**Stated task:**
Render every entry verbatim.

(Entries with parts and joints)
* START *

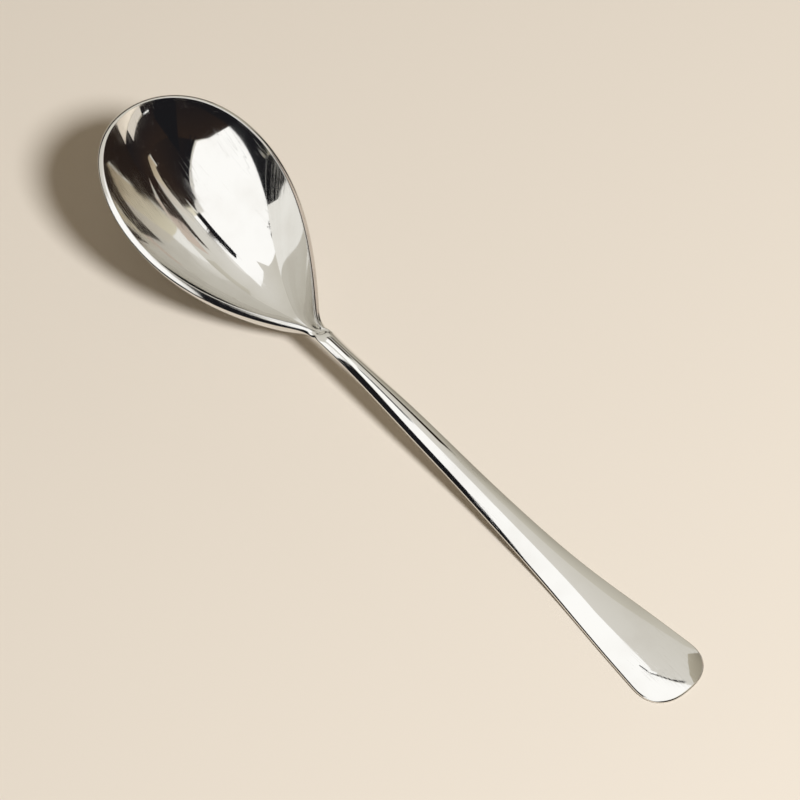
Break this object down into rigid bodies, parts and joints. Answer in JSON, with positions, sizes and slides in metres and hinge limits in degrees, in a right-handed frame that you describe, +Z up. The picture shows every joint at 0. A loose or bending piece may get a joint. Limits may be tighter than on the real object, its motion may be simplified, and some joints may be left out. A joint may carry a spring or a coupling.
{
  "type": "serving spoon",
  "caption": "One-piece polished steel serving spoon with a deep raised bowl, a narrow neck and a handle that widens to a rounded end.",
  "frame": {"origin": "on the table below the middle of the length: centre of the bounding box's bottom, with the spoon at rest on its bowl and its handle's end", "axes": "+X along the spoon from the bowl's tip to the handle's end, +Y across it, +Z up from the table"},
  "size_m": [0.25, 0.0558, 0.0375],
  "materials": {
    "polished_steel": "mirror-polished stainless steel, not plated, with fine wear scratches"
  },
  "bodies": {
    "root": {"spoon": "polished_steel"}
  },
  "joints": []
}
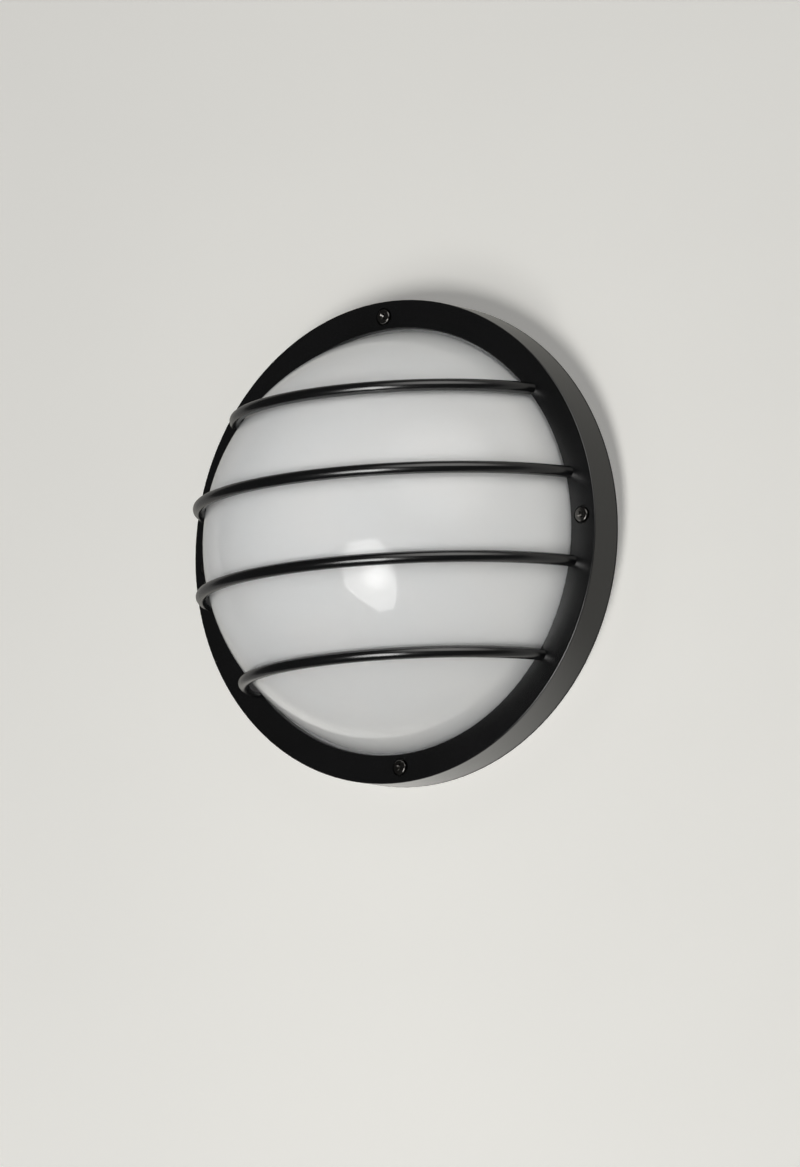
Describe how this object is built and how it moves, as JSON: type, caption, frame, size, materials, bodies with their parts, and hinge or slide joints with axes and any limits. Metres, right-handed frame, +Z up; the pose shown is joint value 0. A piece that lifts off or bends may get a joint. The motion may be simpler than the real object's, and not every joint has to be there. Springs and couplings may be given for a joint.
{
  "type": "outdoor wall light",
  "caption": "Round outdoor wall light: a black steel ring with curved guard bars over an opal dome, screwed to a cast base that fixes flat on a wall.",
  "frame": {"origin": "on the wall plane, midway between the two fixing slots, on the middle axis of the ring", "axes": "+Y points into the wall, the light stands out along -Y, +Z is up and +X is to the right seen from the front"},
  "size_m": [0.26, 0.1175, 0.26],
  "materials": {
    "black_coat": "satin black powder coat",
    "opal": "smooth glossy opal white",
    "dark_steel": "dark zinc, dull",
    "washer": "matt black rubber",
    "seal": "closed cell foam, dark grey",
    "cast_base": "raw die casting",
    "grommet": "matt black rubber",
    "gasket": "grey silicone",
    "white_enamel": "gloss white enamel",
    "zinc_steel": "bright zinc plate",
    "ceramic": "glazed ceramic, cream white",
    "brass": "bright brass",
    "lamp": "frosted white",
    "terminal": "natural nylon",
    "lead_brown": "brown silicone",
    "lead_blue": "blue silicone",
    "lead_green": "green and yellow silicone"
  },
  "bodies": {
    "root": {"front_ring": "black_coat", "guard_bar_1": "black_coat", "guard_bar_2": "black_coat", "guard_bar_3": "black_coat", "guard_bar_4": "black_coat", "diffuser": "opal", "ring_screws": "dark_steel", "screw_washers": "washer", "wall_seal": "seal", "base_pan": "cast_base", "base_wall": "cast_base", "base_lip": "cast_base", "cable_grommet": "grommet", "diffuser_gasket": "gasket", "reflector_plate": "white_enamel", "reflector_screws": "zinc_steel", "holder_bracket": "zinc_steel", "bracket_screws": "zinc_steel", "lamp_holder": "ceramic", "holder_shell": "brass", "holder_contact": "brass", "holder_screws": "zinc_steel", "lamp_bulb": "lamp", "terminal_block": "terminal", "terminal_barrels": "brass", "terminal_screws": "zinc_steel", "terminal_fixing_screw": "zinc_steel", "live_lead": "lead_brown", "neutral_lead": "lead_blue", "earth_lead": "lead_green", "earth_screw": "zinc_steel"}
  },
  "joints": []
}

* END *

**Output for this task:**
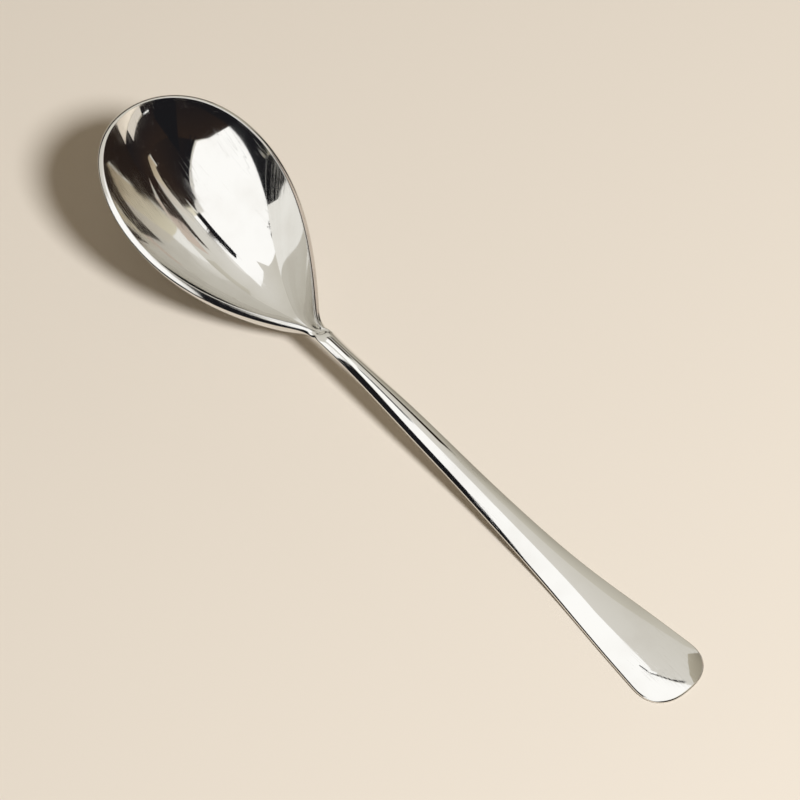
Break this object down into rigid bodies, parts and joints. Answer in JSON, with positions, sizes and slides in metres and hinge limits in degrees, in a right-handed frame that you describe, +Z up. The picture shows every joint at 0. A loose or bending piece may get a joint. Limits may be tighter than on the real object, its motion may be simplified, and some joints may be left out. A joint may carry a spring or a coupling.
{
  "type": "serving spoon",
  "caption": "One-piece polished steel serving spoon with a deep raised bowl, a narrow neck and a handle that widens to a rounded end.",
  "frame": {"origin": "on the table below the middle of the length: centre of the bounding box's bottom, with the spoon at rest on its bowl and its handle's end", "axes": "+X along the spoon from the bowl's tip to the handle's end, +Y across it, +Z up from the table"},
  "size_m": [0.25, 0.0558, 0.0375],
  "materials": {
    "polished_steel": "mirror-polished stainless steel, not plated, with fine wear scratches"
  },
  "bodies": {
    "root": {"spoon": "polished_steel"}
  },
  "joints": []
}
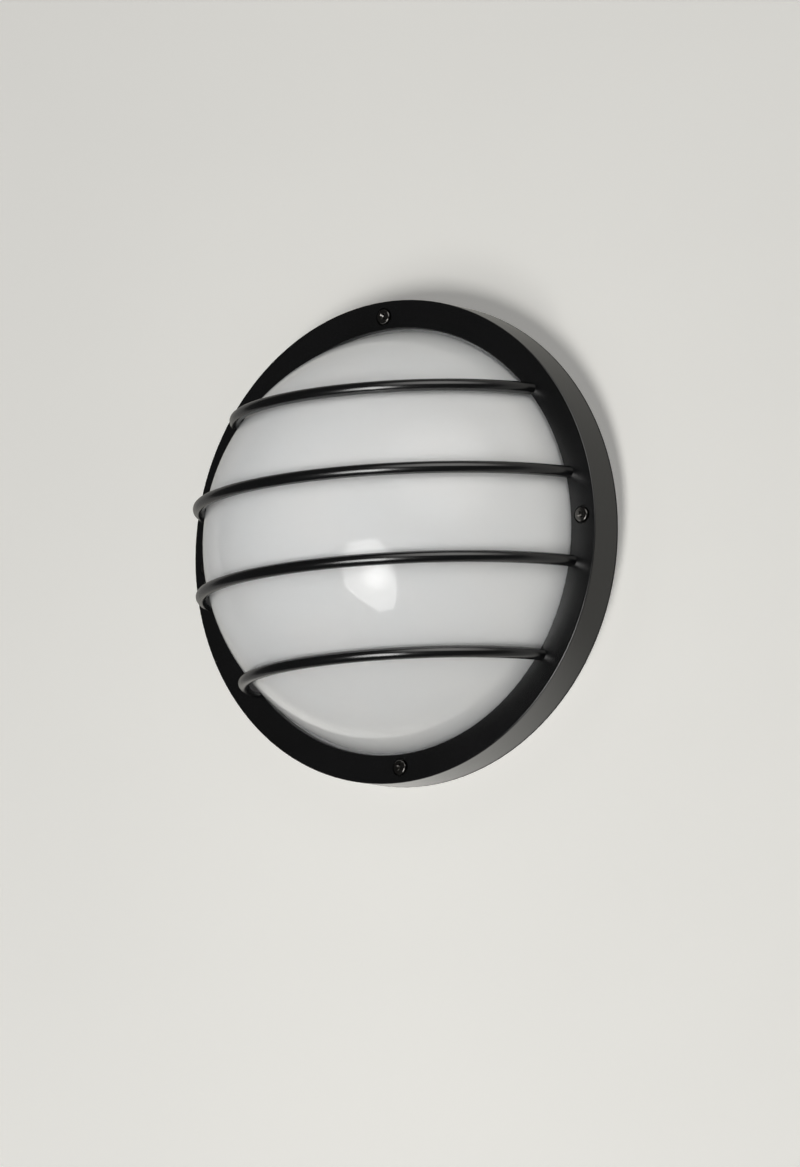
Describe how this object is built and how it moves, as JSON: type, caption, frame, size, materials, bodies with their parts, and hinge or slide joints with axes and any limits. Metres, right-handed frame, +Z up; the pose shown is joint value 0. A piece that lifts off or bends may get a joint. The motion may be simpler than the real object's, and not every joint has to be there. Springs and couplings may be given for a joint.
{
  "type": "outdoor wall light",
  "caption": "Round outdoor wall light: a black steel ring with curved guard bars over an opal dome, screwed to a cast base that fixes flat on a wall.",
  "frame": {"origin": "on the wall plane, midway between the two fixing slots, on the middle axis of the ring", "axes": "+Y points into the wall, the light stands out along -Y, +Z is up and +X is to the right seen from the front"},
  "size_m": [0.26, 0.1175, 0.26],
  "materials": {
    "black_coat": "satin black powder coat",
    "opal": "smooth glossy opal white",
    "dark_steel": "dark zinc, dull",
    "washer": "matt black rubber",
    "seal": "closed cell foam, dark grey",
    "cast_base": "raw die casting",
    "grommet": "matt black rubber",
    "gasket": "grey silicone",
    "white_enamel": "gloss white enamel",
    "zinc_steel": "bright zinc plate",
    "ceramic": "glazed ceramic, cream white",
    "brass": "bright brass",
    "lamp": "frosted white",
    "terminal": "natural nylon",
    "lead_brown": "brown silicone",
    "lead_blue": "blue silicone",
    "lead_green": "green and yellow silicone"
  },
  "bodies": {
    "root": {"front_ring": "black_coat", "guard_bar_1": "black_coat", "guard_bar_2": "black_coat", "guard_bar_3": "black_coat", "guard_bar_4": "black_coat", "diffuser": "opal", "ring_screws": "dark_steel", "screw_washers": "washer", "wall_seal": "seal", "base_pan": "cast_base", "base_wall": "cast_base", "base_lip": "cast_base", "cable_grommet": "grommet", "diffuser_gasket": "gasket", "reflector_plate": "white_enamel", "reflector_screws": "zinc_steel", "holder_bracket": "zinc_steel", "bracket_screws": "zinc_steel", "lamp_holder": "ceramic", "holder_shell": "brass", "holder_contact": "brass", "holder_screws": "zinc_steel", "lamp_bulb": "lamp", "terminal_block": "terminal", "terminal_barrels": "brass", "terminal_screws": "zinc_steel", "terminal_fixing_screw": "zinc_steel", "live_lead": "lead_brown", "neutral_lead": "lead_blue", "earth_lead": "lead_green", "earth_screw": "zinc_steel"}
  },
  "joints": []
}